Big Data technologies are going to get commoditized in the next couple of years. New technologies like Hadoop, HBase etc will mature with both their skills and partner ecosystem getting more diverse and stable. Increasing number of vendors will offer very similar capabilities and we will see these vendors compete increasingly on operational efficiency on the pivots of speed and cost. Enterprises who are not competing on the “Data efficiency” i.e. their ability to extract exponentially greater value from their data as compared to their competitors (notably AMZN, GOOG, YHOO, MSFT, FB and Twitter) should be careful to not overinvest in an inhouse implementation of Big Data technologies. Enterprises whose core business runs on data analysis need to continuously invest in data technologies to extract the maximum possible business value from their data. However, for enterprises that are still beginning or in the infancy of their Big Data journey, investing in a cutting edge technological solution is almost always the wrong strategy.

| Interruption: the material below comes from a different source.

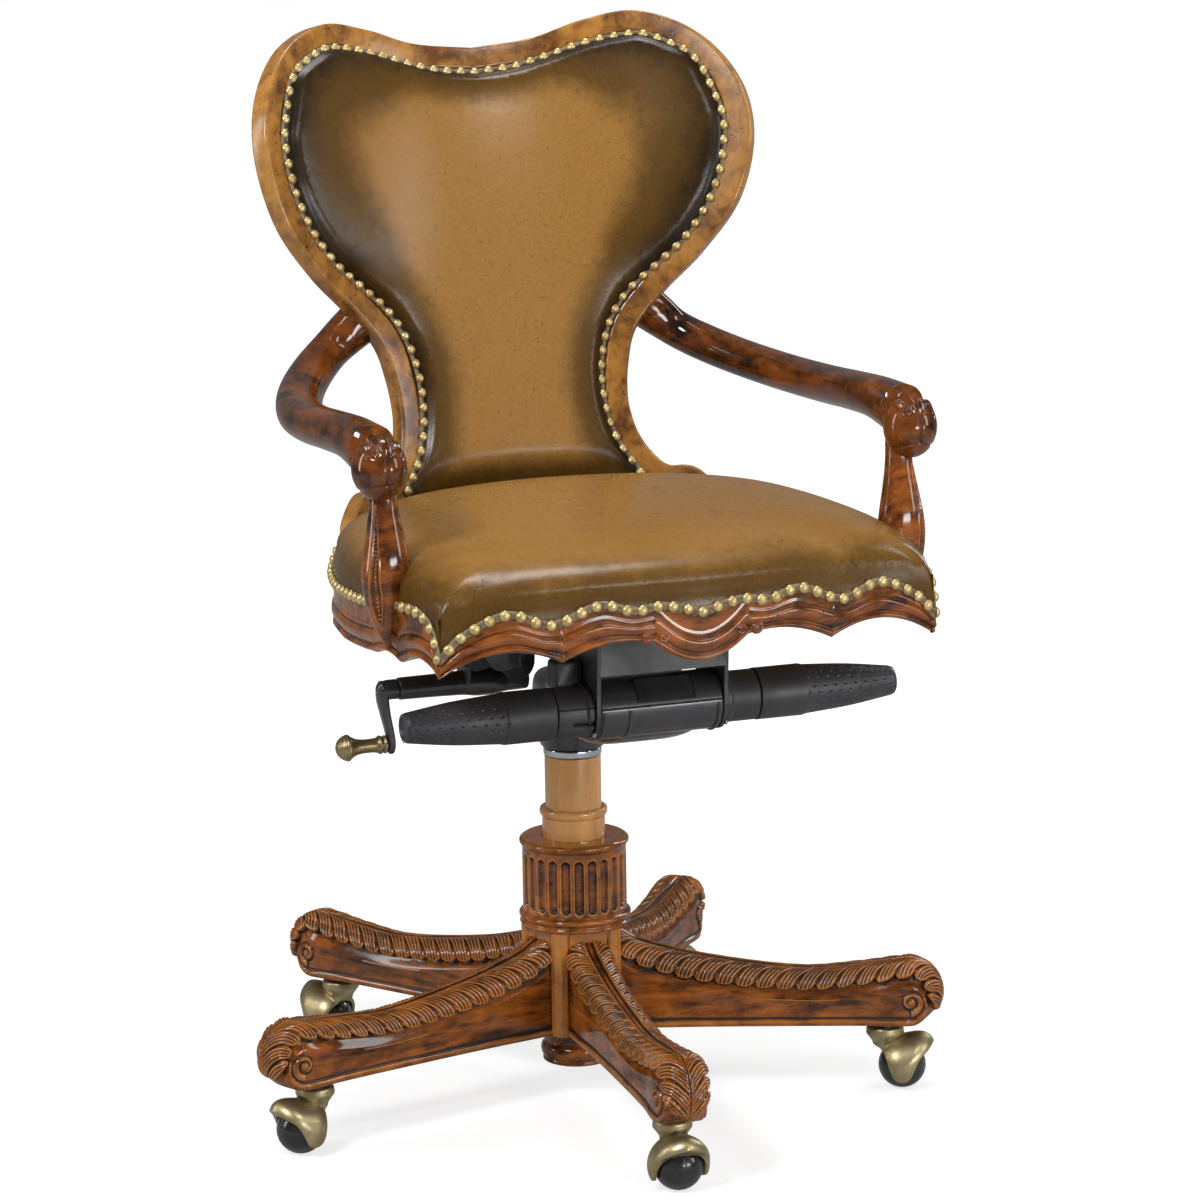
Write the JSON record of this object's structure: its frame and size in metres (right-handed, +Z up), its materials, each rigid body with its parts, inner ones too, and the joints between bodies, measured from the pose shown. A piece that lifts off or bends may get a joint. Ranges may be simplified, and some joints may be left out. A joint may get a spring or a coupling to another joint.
{
  "type": "office chair",
  "caption": "Traditional swivel office chair with a carved base on ball casters, knee tilt, nailed leather seat and keyhole-shaped back.",
  "frame": {"origin": "middle of the chair's bounding box in plan, at floor level under the casters", "axes": "+Z up; the sitter faces -Y; +X is on the right of the picture, the sitter's left"},
  "size_m": [0.741, 0.7188, 1.1124],
  "materials": {
    "carved_base_walnut": "glossy dark reddish walnut, carved and lightly distressed",
    "dark_frame_walnut": "glossy dark reddish walnut with worn edges",
    "light_veneer_walnut": "satin golden-brown walnut veneer",
    "honey_column_wood": "satin honey-coloured wood",
    "plywood": "bare plywood",
    "golden_brown_leather": "semi-gloss antiqued leather with burnished edges",
    "antique_brass": "antiqued satin brass",
    "knob_brass": "antiqued satin brass",
    "black_moulded_plastic": "satin black moulded plastic",
    "black_painted_steel": "satin black paint",
    "black_ball_rubber": "black, lightly scuffed",
    "tension_rubber": "matt black",
    "bare_steel": "plain turned steel",
    "bright_chrome": "polished"
  },
  "bodies": {
    "base": {"fluted_hub": "carved_base_walnut", "hub_foot": "carved_base_walnut", "gas_cylinder": "bare_steel", "lower_sleeve": "honey_column_wood", "leg_1": "carved_base_walnut", "leg_2": "carved_base_walnut", "leg_3": "carved_base_walnut", "leg_4": "carved_base_walnut", "leg_5": "carved_base_walnut"},
    "caster_1": {"caster_stem_1": "bare_steel", "caster_hood_1": "antique_brass", "caster_axle_1": "bare_steel"},
    "wheel_1": {"caster_ball_1": "black_ball_rubber"},
    "caster_2": {"caster_stem_2": "bare_steel", "caster_hood_2": "antique_brass", "caster_axle_2": "bare_steel"},
    "wheel_2": {"caster_ball_2": "black_ball_rubber"},
    "caster_3": {"caster_stem_3": "bare_steel", "caster_hood_3": "antique_brass", "caster_axle_3": "bare_steel"},
    "wheel_3": {"caster_ball_3": "black_ball_rubber"},
    "caster_4": {"caster_stem_4": "bare_steel", "caster_hood_4": "antique_brass", "caster_axle_4": "bare_steel"},
    "wheel_4": {"caster_ball_4": "black_ball_rubber"},
    "caster_5": {"caster_stem_5": "bare_steel", "caster_hood_5": "antique_brass", "caster_axle_5": "bare_steel"},
    "wheel_5": {"caster_ball_5": "black_ball_rubber"},
    "lift": {"piston_rod": "bare_steel", "upper_sleeve": "honey_column_wood", "column_collar": "bright_chrome"},
    "mechanism": {"mechanism_housing": "black_painted_steel", "tilt_axle": "bare_steel", "tension_bush": "tension_rubber", "grip_collar_left": "black_moulded_plastic", "grip_collar_right": "black_moulded_plastic"},
    "grip_left_turn": {"grip_left": "black_moulded_plastic"},
    "grip_right_turn": {"grip_right": "black_moulded_plastic"},
    "seat": {"seat_plate": "black_painted_steel", "crank_sleeve": "black_moulded_plastic", "seat_deck": "plywood", "front_rail": "dark_frame_walnut", "back_rail": "dark_frame_walnut", "left_rail": "dark_frame_walnut", "right_rail": "dark_frame_walnut", "seat_cushion": "golden_brown_leather", "back_frame": "light_veneer_walnut", "back_pad": "golden_brown_leather", "back_cover": "golden_brown_leather", "arm_left": "dark_frame_walnut", "arm_right": "dark_frame_walnut", "arm_post_left": "dark_frame_walnut", "arm_post_right": "dark_frame_walnut"},
    "crank": {"crank_arm": "black_moulded_plastic"},
    "knob": {"crank_knob": "knob_brass"}
  },
  "joints": [
    {"name": "caster_swivel_1", "type": "hinge", "parent": "base", "child": "caster_1", "pos_m": [-0.30863, -0.0567, 0.06], "axis": [0, 0, 1], "continuous": true},
    {"name": "wheel_roll_1", "type": "hinge", "parent": "caster_1", "child": "wheel_1", "pos_m": [-0.32606, -0.06121, 0.025], "axis": [0.2504, -0.9681, 0], "continuous": true},
    {"name": "caster_swivel_2", "type": "hinge", "parent": "base", "child": "caster_2", "pos_m": [-0.01383, -0.29972, 0.06], "axis": [0, 0, 1], "continuous": true},
    {"name": "wheel_roll_2", "type": "hinge", "parent": "caster_2", "child": "wheel_2", "pos_m": [-0.01492, -0.31769, 0.025], "axis": [0.9981, -0.061, 0], "continuous": true},
    {"name": "caster_swivel_3", "type": "hinge", "parent": "base", "child": "caster_3", "pos_m": [0.3084, -0.09444, 0.06], "axis": [0, 0, 1], "continuous": true},
    {"name": "wheel_roll_3", "type": "hinge", "parent": "caster_3", "child": "wheel_3", "pos_m": [0.32515, -0.10104, 0.025], "axis": [0.3665, 0.9304, 0], "continuous": true},
    {"name": "caster_swivel_4", "type": "hinge", "parent": "base", "child": "caster_4", "pos_m": [0.21274, 0.27545, 0.06], "axis": [0, 0, 1], "continuous": true},
    {"name": "wheel_roll_4", "type": "hinge", "parent": "caster_4", "child": "wheel_4", "pos_m": [0.22419, 0.28934, 0.025], "axis": [-0.7716, 0.6361, 0], "continuous": true},
    {"name": "caster_swivel_5", "type": "hinge", "parent": "base", "child": "caster_5", "pos_m": [-0.16861, 0.29877, 0.06], "axis": [0, 0, 1], "continuous": true},
    {"name": "wheel_roll_5", "type": "hinge", "parent": "caster_5", "child": "wheel_5", "pos_m": [-0.17828, 0.31395, 0.025], "axis": [-0.8434, -0.5373, 0], "continuous": true},
    {"name": "gas_lift", "type": "slide", "parent": "base", "child": "lift", "axis": [0, 0, 1], "range_m": [-0.05, 0.05]},
    {"name": "seat_swivel", "type": "hinge", "parent": "lift", "child": "mechanism", "pos_m": [0.00602, 0.02467, 0.3751], "axis": [0, 0, 1], "continuous": true},
    {"name": "knee_tilt", "type": "hinge", "parent": "mechanism", "child": "seat", "pos_m": [0.00602, -0.20663, 0.4677], "axis": [-1, 0, 0], "range_deg": [0, 12], "stiffness_Nm_per_rad": 200, "springref_deg": -20.05},
    {"name": "grip_twist_left", "type": "hinge", "parent": "mechanism", "child": "grip_left_turn", "pos_m": [0.00602, -0.20663, 0.4677], "axis": [1, 0, 0], "range_deg": [-30, 30]},
    {"name": "grip_twist_right", "type": "hinge", "parent": "mechanism", "child": "grip_right_turn", "pos_m": [0.00602, -0.20663, 0.4677], "axis": [1, 0, 0], "range_deg": [-30, 30]},
    {"name": "crank_turn", "type": "hinge", "parent": "seat", "child": "crank", "pos_m": [-0.18399, 0.02467, 0.4525], "axis": [1, 0, 0], "continuous": true},
    {"name": "knob_turn", "type": "hinge", "parent": "crank", "child": "knob", "pos_m": [-0.19998, 0.02467, 0.3955], "axis": [1, 0, 0], "continuous": true}
  ]
}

Enterprises should focus on small wins using as much off the shelf components as possible to quickly reach the point of Big Data ROI offered out of customization free, off the shelf tools. When possible, enterprises should offload infrastructure operation and management to third party vendors while experimenting with applications and solutions that utilize these Big Data technologies. This ensures that critical resources are spent on solving real customer problems while critical feedback is being collected to inform future technology investments.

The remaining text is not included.